昨日は昭和40年男バンドが中心となったバンド『ボーダーライン』のライブに便乗するカタチで、コラボイベントを開催した。こうしたラフなお誘いにも日程や内容さえ問題なければ、極力乗っかっていきたい。昭和40年男たちの様々な共感を生んでいくのが、編集長としての大きな任務であると自分に課しているからだ。
ならどう乗るかということになり、今回は僕の弾き語りライブとささやかだがプレゼントを用意してジャンケン大会を開催した。ささやかとはしたが、今やまぼろしとなっている『創刊号』を出したのは盛り上がった。じつはわずかながら個人的なストックがあり、昨日は特別に放出したのだ。見事にタメ年男が射止めたのだった。

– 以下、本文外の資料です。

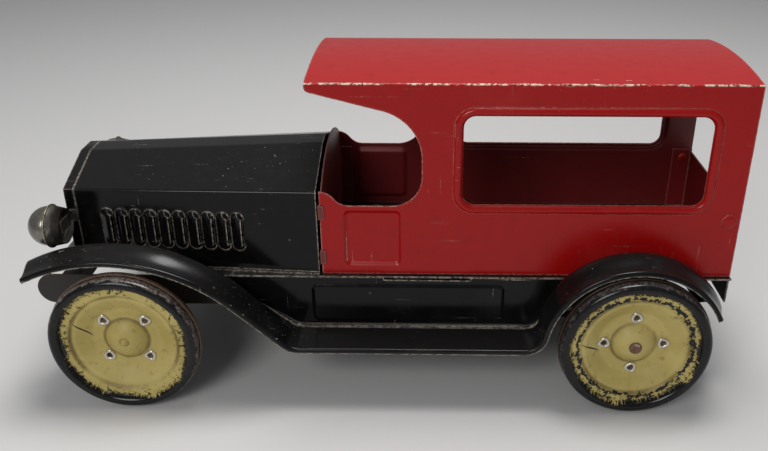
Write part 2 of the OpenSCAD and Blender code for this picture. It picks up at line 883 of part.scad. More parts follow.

そしてライブなのだが、僕は7曲のメニューで臨んだ。ずいぶん以前に組み、仕事の合間をぬってアーでもないコーでもないと様々な工夫を盛り込んだつもりだったが、実際の出来映えとしては50点というところで終ってしまった。言い訳はいろいろとできるが、もっとも反省すべきはライブ形式では初めてとなった弾き語りをなめていたことに尽きる。普段バーで歌っているのとは重みが違った。いや、どんな場面でも懸命に歌っているつもりで、バーのお客さんに対してだってそれは一緒だ。だが、あたり前だがライブ形式であるからお客さんの耳が完全にコチラに向く。焦って応えようとするテンションが空回りしてしまったのだ。7曲程度の短いセットだとそのスイッチがキチンと入らないままに終ってしまい、アンコールをいただいたがそのままに流れた。せっかく集中して聴いてくださったのに、コッチがガタガタしてしまい申し訳ない気分一杯でベッドに入ったのだった。
だが今回のライブは自分にとっては大きな収穫があった。まず書き下ろしの新曲をキチンと仕上げたこと。書き上がった『ワンコイン』なる曲に紡いだ言葉は、47歳に至った自分でしか書けない、長い時間を生きてきたからこその世界となった。加えて、たった1人でやるということで、自分の音楽の原点みたいなものを出そうと考え、自分と音楽の関係を改めて考えさせられたこと。ストーンズやRCに出会い、そのルーツミュージックをドンドン掘り下げていったことが、今にいたっても変わらない原点である。そのRCの『雨上がりの夜空に』は、歌うということにおいてたくさんのことを教えてくれた。日本語をカッコいいリズムでロックにするのは、この曲をマスターすることなんだと自分なりの発見をして、何度も何度も歌い込んだ。当時の懸命な気持ちを思いおこしながら、ブルースっぽくアレンジして歌い始め、後半は8ビートに戻して演った。これはうまくいった。そしてもう1曲、17歳のころに書き上げた曲をラストに持ってきたのも、原点回帰への気持ちのあらわれだった。自分と音楽の関係を、まるで再確認できたようである。
タメ年だったら互いに耳の痛いところだろうが、この歳になるとどうしても生活がルーティンに陥りがちになる。僕も今回がなければ、バーで歌いゲストで呼んでもらったライブに出演することを続けながら、継続だけに頼っていた。日々の忙しいなかでだから継続だけでも大変なことであり、もちろん力にもなるが、そこから一歩踏み出すことでまだまだ違った世界が得られる。やはり無理してでも踏み出す一歩は大事なのだと再確認した。そしてもうひとつ、歌を心底愛していることを再確認したのだった。
宴は3次会まで大盛り上がりで続き、規模は小さかったもののいいイベントとなった。ご参加いただいた皆さん、ありがとうございました。